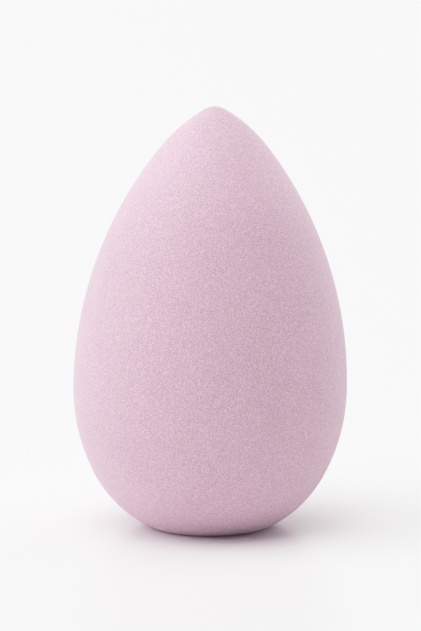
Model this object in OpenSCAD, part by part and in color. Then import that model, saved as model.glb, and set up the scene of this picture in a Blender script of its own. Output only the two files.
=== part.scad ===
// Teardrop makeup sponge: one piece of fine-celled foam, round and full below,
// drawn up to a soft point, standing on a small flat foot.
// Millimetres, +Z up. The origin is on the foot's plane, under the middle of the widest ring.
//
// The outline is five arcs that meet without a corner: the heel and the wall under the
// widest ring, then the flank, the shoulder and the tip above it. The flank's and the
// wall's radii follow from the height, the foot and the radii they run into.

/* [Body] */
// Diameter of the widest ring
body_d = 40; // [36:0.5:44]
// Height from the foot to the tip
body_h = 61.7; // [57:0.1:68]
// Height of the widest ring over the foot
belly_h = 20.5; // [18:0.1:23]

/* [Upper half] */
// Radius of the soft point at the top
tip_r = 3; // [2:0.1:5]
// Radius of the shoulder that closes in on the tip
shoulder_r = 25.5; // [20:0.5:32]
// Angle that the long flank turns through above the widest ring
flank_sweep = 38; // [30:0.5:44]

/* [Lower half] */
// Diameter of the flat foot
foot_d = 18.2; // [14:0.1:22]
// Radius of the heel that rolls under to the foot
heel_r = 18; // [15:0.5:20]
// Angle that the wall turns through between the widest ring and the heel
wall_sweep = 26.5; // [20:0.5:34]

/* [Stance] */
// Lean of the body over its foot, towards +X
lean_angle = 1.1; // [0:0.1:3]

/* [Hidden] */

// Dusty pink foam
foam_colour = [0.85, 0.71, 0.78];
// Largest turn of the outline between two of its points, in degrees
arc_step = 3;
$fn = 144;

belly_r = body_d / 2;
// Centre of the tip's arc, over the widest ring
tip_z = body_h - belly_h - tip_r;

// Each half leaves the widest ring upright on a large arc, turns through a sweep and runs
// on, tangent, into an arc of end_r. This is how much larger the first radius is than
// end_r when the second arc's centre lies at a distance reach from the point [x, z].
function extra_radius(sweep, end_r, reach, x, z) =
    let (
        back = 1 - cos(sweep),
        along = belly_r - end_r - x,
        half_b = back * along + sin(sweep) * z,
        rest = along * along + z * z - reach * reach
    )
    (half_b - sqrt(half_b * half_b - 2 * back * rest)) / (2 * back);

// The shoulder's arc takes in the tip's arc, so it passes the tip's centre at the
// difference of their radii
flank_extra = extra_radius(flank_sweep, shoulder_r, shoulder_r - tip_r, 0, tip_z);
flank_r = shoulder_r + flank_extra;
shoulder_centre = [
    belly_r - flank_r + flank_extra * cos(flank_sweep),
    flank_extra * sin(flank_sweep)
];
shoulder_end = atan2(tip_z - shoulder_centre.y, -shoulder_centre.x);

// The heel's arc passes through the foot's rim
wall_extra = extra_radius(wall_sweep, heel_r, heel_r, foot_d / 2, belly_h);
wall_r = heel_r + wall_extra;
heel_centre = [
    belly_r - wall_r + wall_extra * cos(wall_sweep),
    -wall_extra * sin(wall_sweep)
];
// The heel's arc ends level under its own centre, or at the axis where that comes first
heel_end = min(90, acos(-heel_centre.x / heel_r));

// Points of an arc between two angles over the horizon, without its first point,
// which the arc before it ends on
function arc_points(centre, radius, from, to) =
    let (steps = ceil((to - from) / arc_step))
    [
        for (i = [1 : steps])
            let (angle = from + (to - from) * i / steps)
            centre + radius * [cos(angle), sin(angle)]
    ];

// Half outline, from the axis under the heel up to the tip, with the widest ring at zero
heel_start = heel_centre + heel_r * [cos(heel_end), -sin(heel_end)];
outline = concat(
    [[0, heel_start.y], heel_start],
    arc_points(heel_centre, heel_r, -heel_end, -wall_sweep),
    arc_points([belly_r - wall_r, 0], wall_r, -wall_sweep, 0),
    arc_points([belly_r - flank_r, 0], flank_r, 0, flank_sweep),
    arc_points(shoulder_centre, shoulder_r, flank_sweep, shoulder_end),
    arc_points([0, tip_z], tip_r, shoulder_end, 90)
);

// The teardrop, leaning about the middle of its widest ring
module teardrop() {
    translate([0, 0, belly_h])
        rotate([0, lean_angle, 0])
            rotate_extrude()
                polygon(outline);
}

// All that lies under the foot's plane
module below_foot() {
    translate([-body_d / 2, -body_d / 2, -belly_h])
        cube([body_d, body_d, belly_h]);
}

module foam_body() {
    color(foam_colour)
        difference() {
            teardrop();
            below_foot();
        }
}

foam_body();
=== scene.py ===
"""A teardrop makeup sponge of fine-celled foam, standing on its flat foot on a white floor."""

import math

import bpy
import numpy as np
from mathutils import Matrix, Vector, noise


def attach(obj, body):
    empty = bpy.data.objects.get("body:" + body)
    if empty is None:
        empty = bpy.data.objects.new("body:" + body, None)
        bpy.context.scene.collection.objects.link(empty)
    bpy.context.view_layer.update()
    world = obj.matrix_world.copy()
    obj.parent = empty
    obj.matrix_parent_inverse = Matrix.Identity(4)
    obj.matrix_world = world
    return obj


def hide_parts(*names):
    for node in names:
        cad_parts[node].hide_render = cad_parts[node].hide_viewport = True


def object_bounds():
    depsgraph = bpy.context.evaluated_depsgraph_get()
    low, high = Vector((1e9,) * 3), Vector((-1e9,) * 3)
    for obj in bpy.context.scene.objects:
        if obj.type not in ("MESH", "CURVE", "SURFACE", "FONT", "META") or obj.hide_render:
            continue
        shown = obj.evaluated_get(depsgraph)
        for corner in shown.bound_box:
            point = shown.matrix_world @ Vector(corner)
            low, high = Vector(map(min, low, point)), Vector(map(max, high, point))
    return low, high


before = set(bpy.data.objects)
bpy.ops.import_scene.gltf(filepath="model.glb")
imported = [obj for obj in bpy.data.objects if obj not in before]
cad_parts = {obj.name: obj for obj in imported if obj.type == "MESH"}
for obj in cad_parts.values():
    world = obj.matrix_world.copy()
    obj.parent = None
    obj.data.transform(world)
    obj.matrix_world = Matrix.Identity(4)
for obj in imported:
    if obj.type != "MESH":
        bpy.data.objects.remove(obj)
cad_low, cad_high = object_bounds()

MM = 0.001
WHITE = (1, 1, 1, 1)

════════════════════

→ **Written task**
Retype only what lies between the line bearing "under the foot's plane" and the line bearing "cad_parts[node].hide_render = cad_parts[node].hide_viewport", keeping both of those lines.

→ **Solution for this task**
// All that lies under the foot's plane
module below_foot() {
    translate([-body_d / 2, -body_d / 2, -belly_h])
        cube([body_d, body_d, belly_h]);
}

module foam_body() {
    color(foam_colour)
        difference() {
            teardrop();
            below_foot();
        }
}

foam_body();
=== scene.py ===
"""A teardrop makeup sponge of fine-celled foam, standing on its flat foot on a white floor."""

import math

import bpy
import numpy as np
from mathutils import Matrix, Vector, noise


def attach(obj, body):
    empty = bpy.data.objects.get("body:" + body)
    if empty is None:
        empty = bpy.data.objects.new("body:" + body, None)
        bpy.context.scene.collection.objects.link(empty)
    bpy.context.view_layer.update()
    world = obj.matrix_world.copy()
    obj.parent = empty
    obj.matrix_parent_inverse = Matrix.Identity(4)
    obj.matrix_world = world
    return obj


def hide_parts(*names):
    for node in names:
        cad_parts[node].hide_render = cad_parts[node].hide_viewport = True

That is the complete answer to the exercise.